In the World History Project, “the big stuff” mostly comes in the form of the frames: networks, communities, and production and distribution. We want students to use the frames to contextualize both the sudden transformations and those that took place over longer periods. So, for example, let’s look at the production and distribution frame. We try to help students contextualize the big changes that support the narrative of overall economic growth in human history, such as the shift to agriculture and the Industrial Revolution. Our contextualization activity How Was Industrialization Possible? asks students to determine the global and local contexts for the first real industrialization, in eighteenth-century Great Britain. But we also ask students to contextualize the moments that bring this narrative of continual growth and progress into question, like the Great Depression.

Contextualizing thresholds and frames can help students, just as contextualizing documents and images can. The process is a bit different, but the lesson is the same: To understand what’s going on, you have to relate the part to the whole. You must understand that what you’re studying is an element in a vast, complex, system of interlocked people, experiences, and histories.

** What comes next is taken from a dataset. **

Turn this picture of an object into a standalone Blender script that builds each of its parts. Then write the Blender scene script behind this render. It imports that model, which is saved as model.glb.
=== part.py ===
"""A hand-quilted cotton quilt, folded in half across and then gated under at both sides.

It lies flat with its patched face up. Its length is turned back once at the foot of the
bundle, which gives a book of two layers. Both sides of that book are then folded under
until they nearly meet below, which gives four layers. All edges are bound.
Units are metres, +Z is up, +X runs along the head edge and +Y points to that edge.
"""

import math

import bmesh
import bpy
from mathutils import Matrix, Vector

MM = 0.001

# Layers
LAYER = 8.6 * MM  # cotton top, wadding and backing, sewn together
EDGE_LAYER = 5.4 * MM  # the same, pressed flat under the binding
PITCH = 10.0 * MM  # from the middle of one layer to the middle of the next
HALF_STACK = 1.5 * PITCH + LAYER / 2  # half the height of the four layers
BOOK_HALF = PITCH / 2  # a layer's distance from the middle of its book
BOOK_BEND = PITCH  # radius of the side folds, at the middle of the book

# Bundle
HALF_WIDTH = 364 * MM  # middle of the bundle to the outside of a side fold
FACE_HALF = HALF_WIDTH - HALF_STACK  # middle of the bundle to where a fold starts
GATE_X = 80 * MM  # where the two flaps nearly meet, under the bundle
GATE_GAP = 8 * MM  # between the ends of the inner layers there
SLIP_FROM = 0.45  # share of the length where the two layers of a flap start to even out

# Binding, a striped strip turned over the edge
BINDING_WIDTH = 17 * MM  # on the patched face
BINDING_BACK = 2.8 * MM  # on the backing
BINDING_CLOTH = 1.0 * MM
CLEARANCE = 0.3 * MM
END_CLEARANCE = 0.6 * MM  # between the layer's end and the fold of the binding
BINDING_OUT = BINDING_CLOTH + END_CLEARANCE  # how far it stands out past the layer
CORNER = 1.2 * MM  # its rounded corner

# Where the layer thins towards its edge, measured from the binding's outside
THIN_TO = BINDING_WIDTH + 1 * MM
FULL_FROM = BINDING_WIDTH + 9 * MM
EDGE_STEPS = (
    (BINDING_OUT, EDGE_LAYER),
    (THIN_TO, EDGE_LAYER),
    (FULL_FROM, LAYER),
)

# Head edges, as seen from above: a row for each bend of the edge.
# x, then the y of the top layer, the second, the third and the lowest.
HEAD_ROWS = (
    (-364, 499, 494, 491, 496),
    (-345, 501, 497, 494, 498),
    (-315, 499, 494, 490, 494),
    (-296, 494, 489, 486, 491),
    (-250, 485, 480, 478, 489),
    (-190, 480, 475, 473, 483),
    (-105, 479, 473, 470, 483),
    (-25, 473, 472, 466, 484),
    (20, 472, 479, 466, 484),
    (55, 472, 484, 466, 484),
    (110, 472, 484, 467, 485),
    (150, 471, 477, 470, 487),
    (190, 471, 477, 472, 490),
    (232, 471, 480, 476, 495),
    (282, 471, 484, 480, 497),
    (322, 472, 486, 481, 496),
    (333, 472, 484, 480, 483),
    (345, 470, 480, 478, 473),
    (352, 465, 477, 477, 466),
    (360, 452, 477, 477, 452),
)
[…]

It’s an important lesson in any student’s journey in learning to think like a historian!

[1] College Board, “AP World History Modern Course and Exam Description, Effective Fall 2019,” 14.

[2] American Historical Association, Core Competencies and Learning Outcomes, 2016.


About the author: Trevor Getz is professor of African and world history at San Francisco State University. He has written or edited 11 books, including the award-winning graphic history Abina and the Important Men, and coproduced several prize-winning documentaries. He is also the author of A Primer for Teaching African History, which explores questions about how we should teach the history of Africa in high school and university classes.

Cover image: A man weeps as historic French battle flags are taken out of Marseille for safekeeping in 1941. © CORBIS/Corbis via Getty Images.

 

Anonymous
  • Hi, I am just curious to know, where would I find these big idea essays by Robert Strayer? 

  • Hi  , you are correct, WHP is designed for high school students. The Big History Project has activities designed for students in middle school through high school. Please let us know if you have any questions.

  • This course looks like it is designed for students in grades 6-10, although it seems that many of the activities are pitched a bit more toward HS. Would be good to have a few more staged activities or ideas for the younger grades, perhaps.

  • I believe that contextualization of writings are the only way for students to understand the "Why?" questions, which they always ask when they read. Letting them start with only 1 clue allows their minds to create. As more clues are given, clues begin to funnel their thoughts down to a more accurate idea of what is going on.

  • I've had some success over the years in WH and APWH using Strayer's "Big Idea" essays.  I group students and have them identify the most salient cultural, political, technological, and economic points Robert Strayer makes to characterize each given period.  They record these details through a collaborative close read, then transmit their conclusions in three sentences on a big piece of butcher paper.  We then have a gallery walk followed by a discussion of what context details need to be included.  Afterwards, I ask students to use an iteration of those three context sentences to start essay introductions on prompts for units that occur within that given period.